Fonterra’s first half results in FY2022 have been acknowledged as a good effort in an environment of very high milk prices.

In the past Fonterra has claimed it can cope with high milk payouts to farmers and maintain ongoing profitability from value-add dairy foods but not delivered.

Analysts say the FY22 interim results show Fonterra’s new strategy is working, the balance sheet is getting stronger and a planned $1 billion capital return to shareholders remains on track.

“The first half result showcases Fonterra’s ongoing execution and discipline, however there is still more work ahead to reach its long-term strategic priorities and targets,” Forsyth Barr analysts Matt Montgomerie and Andy Bowley said.

Under a heading Edging Forward, they said the modest earnings per share (eps) decline relative to FY21 is a good outcome against a backdrop of materially elevated milk prices.

“It reflects what we view as ongoing robust execution by Fonterra,” the analysts said.

Jarden’s head of research Arie Dekker said against record high milk input costs, the first half earnings of 22 cents and maintenance of the FY22 guidance of 25-35c is a solid outcome.

He expects the full-year result (to be announced in September) to be 33c eps, whereas Forsyth Barr is picking 31c eps and a 15c dividend.

Craigs Investment Partners is also predicting 33c eps and 17c dividend, of which 5c interim will be paid on April 14.

Dekker noted the strong support from farmers for the proposed share structural changes despite the share price and liquidity impact.

That reflected a common interest in maintaining a strong cooperative and recognised the importance of critical mass in NZ milk supply.

Since the changes were announced the market prices of the Fonterra Shareholders’ Fund units (FSF) and the farmer-only supply shares (FCG) have traded down, FSF currently $3.50 and FCG $3.

When the Government approves the changes and some of the uncertainties resolve, Dekker expects the prices to increase to $4.

Fonterra’s intention to return $1b of capital to shareholders and unitholders was also welcomed by the equities analysts.

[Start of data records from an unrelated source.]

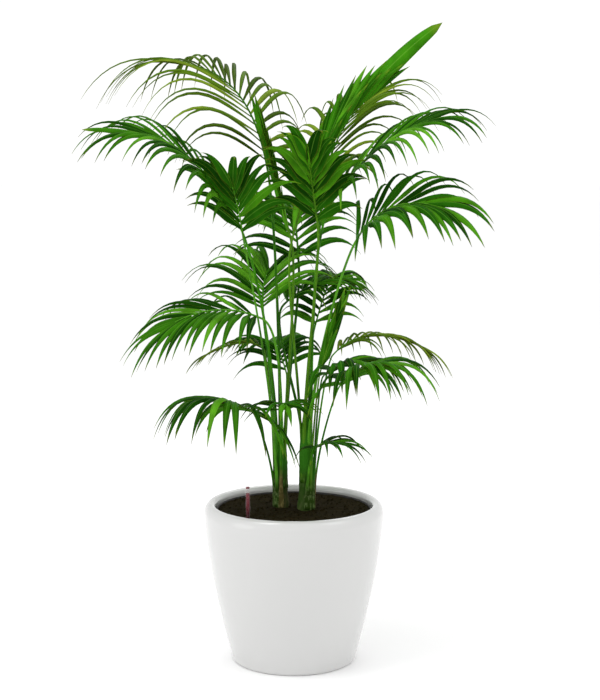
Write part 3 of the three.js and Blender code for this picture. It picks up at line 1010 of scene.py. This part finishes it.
@dataclass(frozen=True)
class Frond:
    """One frond, as the source places it: its stalk's seat, its rib and its leaflets.

    Attributes:
        name: Its name, which its two CAD nodes end with.
        stem: The stem that bears it.
        ring: The ring where its stalk starts.
        seat: The angle of that place round the stem, in degrees.
        neck: Where the stalk ends and the rib starts.
        crest: The middle of the rib.
        tip: The end of the rib.
        pairs: The pairs of leaflets.
        leaf: The length of the longest leaflets.
        width: Their width.
        fan: The leaflets' angle with the rib at its neck and at its tip, in degrees.
        lift: How far they rise out of the blade, in degrees.
        droop: How strongly they hang.
        roll: How far the blade is rolled about its rib, in degrees.
        tone: The green of the leaflets.
        end: The broad leaf that goes on from the rib's last stretch, where the frond has one.
    """

    name: str
    stem: Stem
    ring: Ring
    seat: float
    neck: Triple
    crest: Triple
    tip: Triple
    pairs: int
    leaf: float
    width: float
    fan: tuple[float, float]
    lift: float
    droop: float
    roll: float
    tone: Tone
    end: EndLeaf | None = None


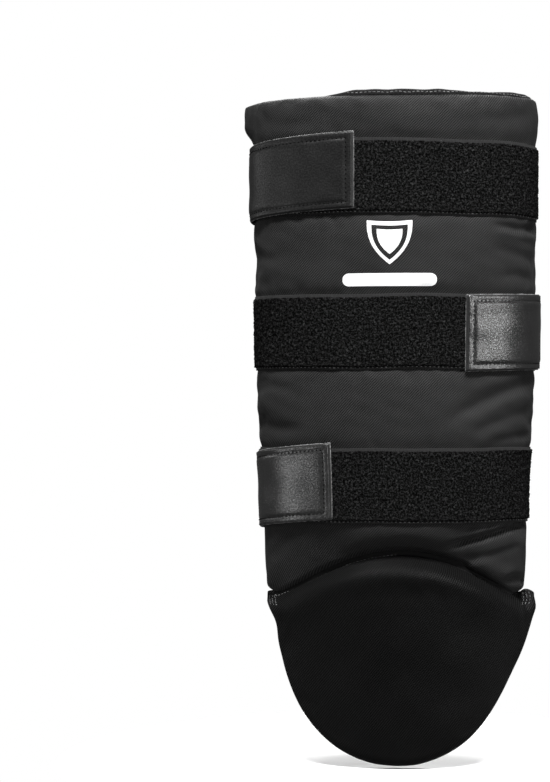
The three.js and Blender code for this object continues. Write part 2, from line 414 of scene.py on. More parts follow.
def ragged_cord(name, path, up, look, radius, seed, step=0.6 * MM):
    """An uneven fibrous tube along a path: the raw cut edge of a layer."""
    rng = np.random.default_rng(seed)
    spots, ups = resample(path, up, step)
    _, across, over = ribbon_frames(spots, ups)
    size = radius * rng.uniform(0.55, 1.45, (len(spots), TUBE_SIDES, 1))
    spread = across[:, None] * np.cos(TUBE_TURN)[:, None] + over[:, None] * np.sin(TUBE_TURN)[:, None]
    jitter = rng.normal(0, radius * 0.22, (len(spots), 1, 3))
    points = (spots[:, None] + jitter + spread * size).reshape(-1, 3)
    return build(name, points, tube_faces(0, len(spots)), [LOOKS[look]])


# ---- what each piece follows


def fit(piece, slot, *nodes):
    """Hides the CAD nodes that a piece stands for. The slot is not used."""
    if nodes:
        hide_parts(*nodes)


def fit_across_seam(piece, slot, *nodes):
    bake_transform(piece)
    fit(piece, slot, *nodes)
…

“We were happy to see the company earmark proceeds from further non-core asset divestments for shareholders by way of capital return,” Dekker said.

“Performance in both assets (Chile and Australia) is turning around and we expect Fonterra to take its time in exploring all options, particularly for its Australian business,” Montgomerie and Bowley said.

Craigs thought the Chilean divestment may be tracking ahead of schedule, which could signal a return of capital earlier than originally planned.

Fonterra Cooperative Council chair James Barron said it was great to see chief executive Miles Hurrell and his team starting to make a habit of hitting their targets.

“It is good to see the forecast farm gate milk price and normalised earnings per share ranges maintained, other results largely in line with expectations, debt continuing to decrease, no normalisations and a 5c interim dividend,” Barron said.

The cooperative had scale and diversity in markets in which to shift milk to products and categories that are most profitable in a challenging environment.